Pregnant Women with Psoriasis at Increased Risk of Ectopic Pregnancy


Previous research has suggested that psoriasis could affect both fecundity and fertility, leading to spontaneous abortion and ectopic pregnancy.

A significant association between ectopic pregnancy and psoriasis was determined in a new investigation from Denmark, with a confirmed absolute risk of 3.98%.

Among the 2-4% of the global population is affected by psoriasis, approximately half are women of “childbearing potential”. Previous research has suggested that psoriasis could affect both fecundity and fertility, leading to spontaneous abortion and ectopic pregnancy.

Furthermore, it’s been hypothesized that women with psoriasis have a higher prevalence of known risk factors for adverse pregnancy outcomes (APO) including obesity, smoking, gestational hypertension, and lower fertility rates.

However, studies regarding psoriasis and APOs have been limited.

An investigative team led by Cæcilie Bachdal Johansen, MD, of the Bispebjerg and Frederiksberg Hospital, investigated whether women with psoriasis were at a higher risk of having an APO in addition to its association with psoriasis severity and psoriatic arthritis.

Johansen and colleagues conducted a register-based case control study that collected data on pregnant women from Denmark from 1973 to 2017.

Collected data included medical and socioeconomic baseline characteristics in the baseline period from 1973 into the individual index date.

Cases were women with an APO, controls included women with a singleton live birth, and psoriasis was the exposure.

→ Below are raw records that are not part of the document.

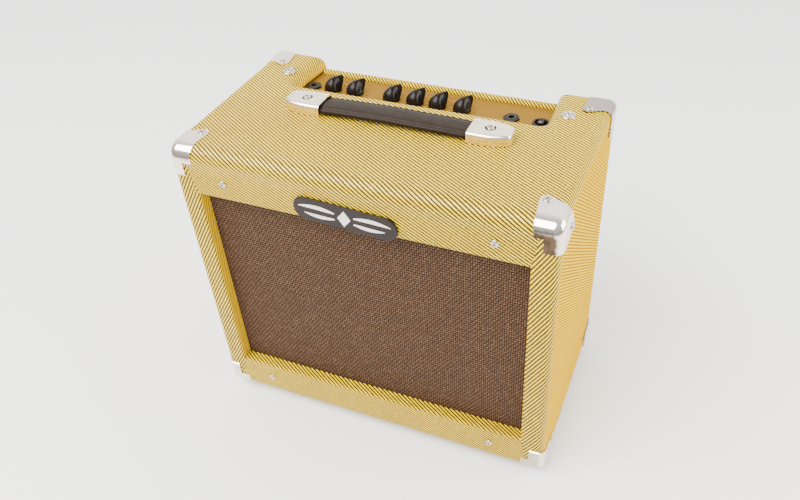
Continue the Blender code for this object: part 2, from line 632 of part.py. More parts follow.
# ---------------------------------------------------------------- loudspeaker
def build_speaker():
    x, z = SPEAKER_AXIS
    black = material("speaker_steel", (0.05, 0.05, 0.055), 0.45, 0.5)
    n = 36
    y = BAFFLE[1] + GAP
    gasket = [(93.5, y), (102.0, y), (102.0, y + 1.8), (93.5, y + 1.8)]
    make(
        "speaker_gasket",
        turned(gasket, "Y", (x, 0, z), n),
        material("gasket_card", (0.12, 0.10, 0.08), 0.9),
    )
    y += 1.8 + GAP
    rim = [(93.6, y), (102.0, y), (102.0, y + 1.6), (95.6, y + 1.6), (94.4, y + 11.0), (93.0, y + 11.0)]
    make("speaker_rim", turned(rim, "Y", (x, 0, z), n), black)
    basket = [
        (94.3, y + 11.3), (94.0, y + 12.8), (80.0, y + 24.0), (48.0, y + 44.0), (46.0, y + 50.0), (15.6, y + 50.0), (15.6, y + 48.4), (44.6, y + 48.4),
        (46.8, y + 42.6), (78.6, y + 22.8), (92.6, y + 11.3),
    ]
    frame = make("speaker_frame", turned(basket, "Y", (x, 0, z), n), black)
    for k in range(4):
        a0 = math.radians(45 + 90 * k - 29)
        a1 = math.radians(45 + 90 * k + 29)
        poly = []
        for r, lo, hi in ((54.0, a0, a1), (130.0, a1, a0)):
            for q in range(5):
                t = lo + (hi - lo) * q / 4
                poly.append((x + r * math.cos(t), z + r * math.sin(t)))
        window = prism(poly, "Y", y + 14.0, y + 38.6)
        boolean(frame, make(f"basket_window_{k}", window, helper=True))
    back = y + 50.0 + GAP
    magnet = [
        (0, back - 4.0), (11.2, back - 4.0), (11.4, back + 12.0), (15.0, back + 12.0), (15.0, back), (44.0, back), (44.0, back + 5.0), (41.0, back + 6.0),
        (41.0, back + 20.0), (44.0, back + 21.0), (44.0, back + 25.0), (42.0, back + 27.0), (0, back + 27.0),
    ]
    make(
        "speaker_magnet",
        turned(magnet, "Y", (x, 0, z), n),
        material("magnet_iron", (0.09, 0.09, 0.10), 0.5, 0.7),
    )
    # Paper cone on its voice coil former, with a dust cap and a rolled surround
    paper = material("cone_paper", (0.06, 0.05, 0.045), 0.9)
    cone = [(12.4, 83.0), (12.4, 61.6), (16.0, 61.2), (74.0, 35.0), (74.9, 36.5), (17.4, 62.8), (13.6, 64.6), (13.6, 83.0)]
    make("speaker_cone", turned(cone, "Y", (x, 0, z), n), paper, (x, 60.0, z))
    cap = [(0, 50.8), (8.0, 51.7), (14.6, 55.0), (19.2, 59.0), (17.8, 59.8), (13.8, 56.6), (7.4, 53.4), (0, 52.4)]
    make("speaker_dust_cap", turned(cap, "Y", (x, 0, z), n), paper, (x, 60.0, z))
    surround = [
        (71.2, 34.6), (74.4, 32.8), (77.2, 30.4), (81.0, 29.0), (85.0, 31.0), (87.5, 35.4), (91.6, 35.4), (91.6, 36.8), (86.6, 36.8), (83.6, 32.4),
        (81.0, 30.5), (78.2, 31.8), (75.6, 33.9), (71.4, 35.4),
    ]
    make("speaker_surround", turned(surround, "Y", (x, 0, z), n), paper, (x, 60.0, z))


def main():
    global ROOT
    clear_scene()
    ROOT = bpy.data.objects.new("amp_origin", None)
    bpy.context.scene.collection.objects.link(ROOT)
    ROOT.location = (-WIDTH / 2 * MM, -DEPTH / 2 * MM, FOOT_HEIGHT * MM)
    build_cabinet()
    build_corners()
    build_hardware()
    build_electronics()
    build_knobs()
    build_speaker()


main()
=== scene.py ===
import json
import math
import random

import bmesh
import bpy
from mathutils import Matrix, Quaternion, Vector


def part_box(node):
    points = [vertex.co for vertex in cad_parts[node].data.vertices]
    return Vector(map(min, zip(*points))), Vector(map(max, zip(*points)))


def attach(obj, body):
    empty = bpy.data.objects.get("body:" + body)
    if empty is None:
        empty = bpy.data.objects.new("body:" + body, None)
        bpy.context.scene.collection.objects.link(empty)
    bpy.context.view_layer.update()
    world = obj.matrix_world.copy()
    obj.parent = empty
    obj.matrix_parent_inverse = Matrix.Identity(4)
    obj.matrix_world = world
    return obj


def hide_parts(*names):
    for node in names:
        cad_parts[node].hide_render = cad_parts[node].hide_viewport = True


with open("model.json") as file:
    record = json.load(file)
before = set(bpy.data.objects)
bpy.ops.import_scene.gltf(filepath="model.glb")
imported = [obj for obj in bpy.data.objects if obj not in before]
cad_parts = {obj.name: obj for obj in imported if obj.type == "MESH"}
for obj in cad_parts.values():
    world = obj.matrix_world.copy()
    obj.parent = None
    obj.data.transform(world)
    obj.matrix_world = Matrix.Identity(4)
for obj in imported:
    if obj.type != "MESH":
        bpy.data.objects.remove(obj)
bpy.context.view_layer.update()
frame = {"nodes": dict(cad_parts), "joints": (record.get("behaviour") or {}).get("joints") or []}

rng = random.Random(7)

# ------------------------------------------------------------------ places, all from the frame
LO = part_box("side_left")[0]
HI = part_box("side_right")[1]
W, D, H = [(HI[i] - LO[i]) * 1000 for i in range(3)]
END_R, EDGE_R, TOP_R = 8.0, 8.6, 15.0
BOARD = (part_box("side_left")[1].x - LO.x) * 1000


def cab(x, y, z):
    """Cabinet millimetres (from the left, from the front, from the underside) to the row frame."""
    return Vector((LO.x + x / 1000, LO.y + y / 1000, LO.z + z / 1000))


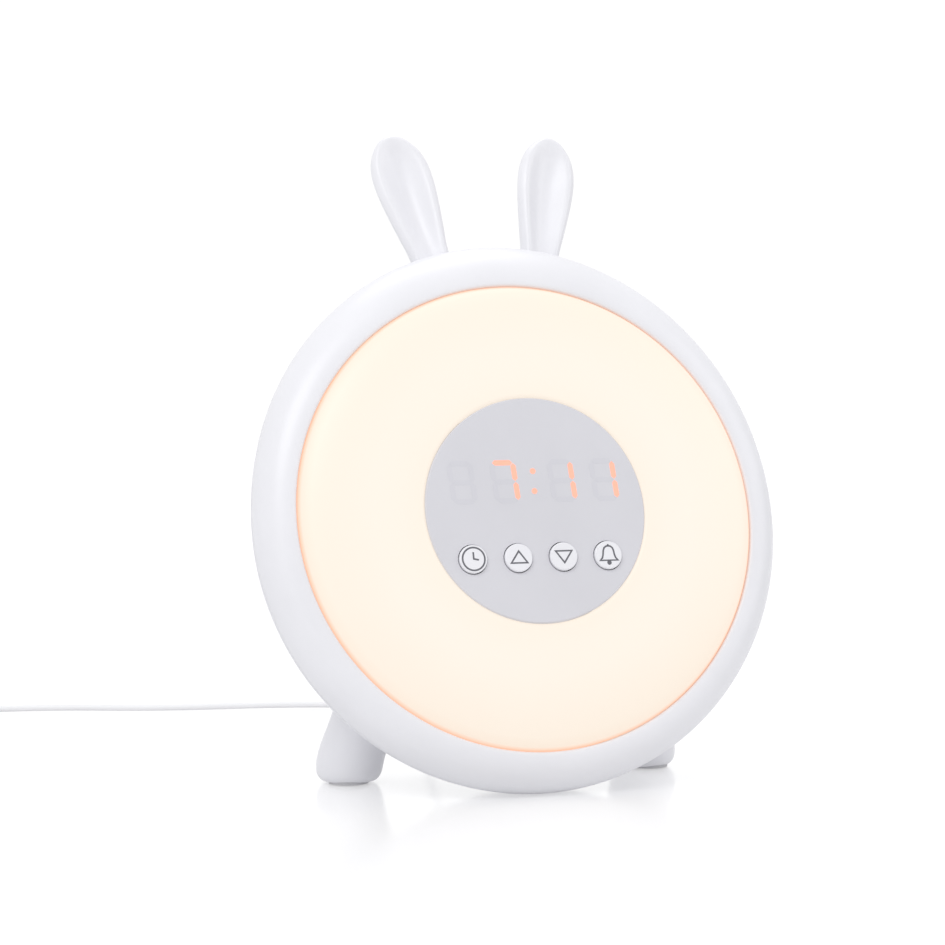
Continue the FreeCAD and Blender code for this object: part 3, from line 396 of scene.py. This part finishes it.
# Making pieces
def finish_mesh(bm, name, look, body=CASING, matrix=TO_TABLE, smooth=True):
    """Turns the bmesh, modelled in millimetres, into a piece that rides on a body."""
    bm.transform(matrix)
    bmesh.ops.recalc_face_normals(bm, faces=bm.faces)
    mesh = bpy.data.meshes.new(name)
    bm.to_mesh(mesh)
    bm.free()
    mesh.polygons.foreach_set("use_smooth", [smooth] * len(mesh.polygons))
    obj = bpy.data.objects.new(name, mesh)
    bpy.context.scene.collection.objects.link(obj)
    dress(obj, look)
    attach(obj, body)
    return obj


def ease(share):
    return share * share * (3 - 2 * share)


def bezier(poles, count):
    points = []
    for i in range(count + 1):
        t = i / count
        weights = ((1 - t) ** 3, 3 * (1 - t) ** 2 * t, 3 * (1 - t) * t ** 2, t ** 3)
        points.append(tuple(sum(w * p[k] for w, p in zip(weights, poles)) for k in (0, 1)))
    return points


def circle(x, y, radius, count):
    turns = [2 * math.pi * i / count for i in range(count)]
    return [(x + radius * math.cos(turn), y + radius * math.sin(turn)) for turn in turns]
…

A sub analysis was performed in women with psoriatic arthritis as well.

Psoriasis severity was defined via psoriasis treatment prior to the index date, while moderate to severe psoriasis in particular was defined by administered systemic antipsoriatic drugs including adalimumab, guselkumab, secukinumab, and more.

Overall, a total of 491,963 women with first-time pregnancy outcomes were identified, 689 of whom were excluded for having 2 registered outcomes.

Among the remaining 491,274 women, 449,233 (91.44%) were live births and 42,041 (8.56%) were APOs, which included 32,750 (6.67%) spontaneous abortions, 7387 (1.50%) ectopic pregnancy, 1228 (0.25%) IUFD, and 676 (0.14%) stillbirths.

Meanwhile, a total of 6426 (1.31%) women had psoriasis, 201 (3.13%) of whom presented with moderate to severe cases.

Women with moderate-to-severe psoriasis had fewer “1 to 2 previous live births” than women without psoriasis, with 24 (11.94%) and 108, 871 (22.45%), respectively.

Notably, 32,305 (6.92%) of the women with psoriasis experienced a spontaneous abortion compared with 445 (6.66%) of the women without psoriasis (odds ratio,1.04, 95% CI, 0.92-1.17), and the risk of an ectopic pregnancy was also significantly higher in all women with psoriatic disease compared to those without.

This significance remained after adjusting for age, body mass index, and smoking status.

Investigators noted that, generally speaking, the prevalence of ectopic pregnancy in Denmark is approximately 1%. However, the prevalence was higher in women with psoriasis, peaking among women with moderate to severe disease that rendered a roughly 3-fold increased risk.

Considering that ectopic pregnancy is the leading cause of maternal morbidity and mortality in the first trimester of pregnancy, investigators believed their study called for specific care of women in the reproductive stage of life with psoriasis, which included informing patients to seek emergency gynecologic evaluation in the event of lower abdominal pain, unplanned absence of menstruation, and concurrent light bleeding.

“Clinical studies are needed to examine the potential causality between psoriasis and APOs,” the team wrote.

The study, "Psoriasis and adverse pregnancy outcomes: A nationwide case-control study in 491,274 women in Denmark," was published online in JAAD International.